Cheng Xiaopeng 程晓鹏

Personal information
- Full name: Cheng Xiaopeng
- Date of birth: April 14, 1985 (age 41)
- Place of birth: Jinan, Shandong, China
- Height: 1.88 m (6 ft 2 in)
- Position: Goalkeeper

Team information
- Current team: Guangxi Hengchen (goalkeeping coach)

Youth career
- 2000–2003: Bayi Football Team

Senior career*
- Years: Team / Apps / (Gls)
- 2004–2011: Nanchang Bayi Hengyuan / 29 / (4)

Managerial career
- 2020: Suzhou Dongwu (goalkeeping)
- 2023–2024: Langfang Glory City (goalkeeping)
- 2025–: Guangxi Hengchen (goalkeeping)

= Cheng Xiaopeng =

Chinese footballer

Cheng Xiaopeng (程晓鹏 (程曉鵬, Chéng Xiǎopéng); born 14 April 1985), is a Chinese football coach and retired footballer, who played as a goalkeeper. He scored 4 goals in his professional goalkeeper career, all came from penalty kicks (three in the Chinese Super League and one in the China League One).

==Club career==
Cheng Xiaopeng was born in Jinan, Shandong where he initially started out as a forward with his good friend and fellow footballer Han Peng who was at the Shandong Luneng youth team. Cheng would soon move to the Bayi youth team where the team's Head coach Pei Encai would move him into the goalkeeping position. As this was going on the Bayi Football Team was being taken over by Shanghai Hengyuan Football Club and the club was renamed as Nanchang Bayi Hengyuan by 2003. At the new club he would gradually break into the senior team and go on to be part of the squad that won the 2005 Chinese league two division title. After several years playing within the second tier he would eventually become the club's first-choice goalkeeper by the 2009 league season, however he was only limited to sixteen appearances throughout the campaign as his emotional behaviour often saw him dropped especially as his bad temper saw him lash out at the oppositions fans on August 21, 2009, in a game against Liaoning Whowin that saw him banned for two games on August 23, 2009.

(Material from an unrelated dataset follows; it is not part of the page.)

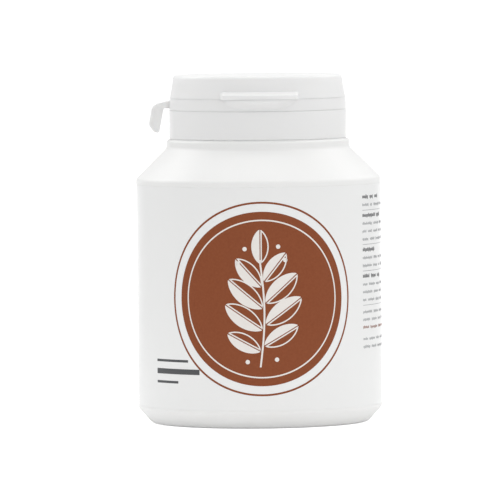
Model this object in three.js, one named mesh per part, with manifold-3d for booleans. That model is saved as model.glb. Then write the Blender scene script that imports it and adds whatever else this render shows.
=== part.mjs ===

Cheng's flamboyant behaviour on the field would go on to see him become his club's first goalkeeper to actually score a goal when on October 14, 2009, he scored a penalty kick in a league game against Beijing BIT in a 3–1 victory. This was followed up by the club winning promotion to the top tier after they came runners-up to Liaoning Whowin at the end of the season. With Cheng remaining in goal at the start of the 2010 Chinese Super League season he would continue to showcase his goalscoring abilities when on April 3, 2010, he scored another penalty kick, this time against Shanghai Shenhua in a 2–1 defeat, however he walked away with the distinction of being the first ever goalkeeper to score in the Chinese Super League. As the season continued Nanchang Hengyuan would be dragged into a relegation battle and while Cheng actually added to goalscoring tally he wasn't keeping many clean sheets and was soon dropped from the team as they survived relegation and finished thirteenth before the club decided to release him in 2011.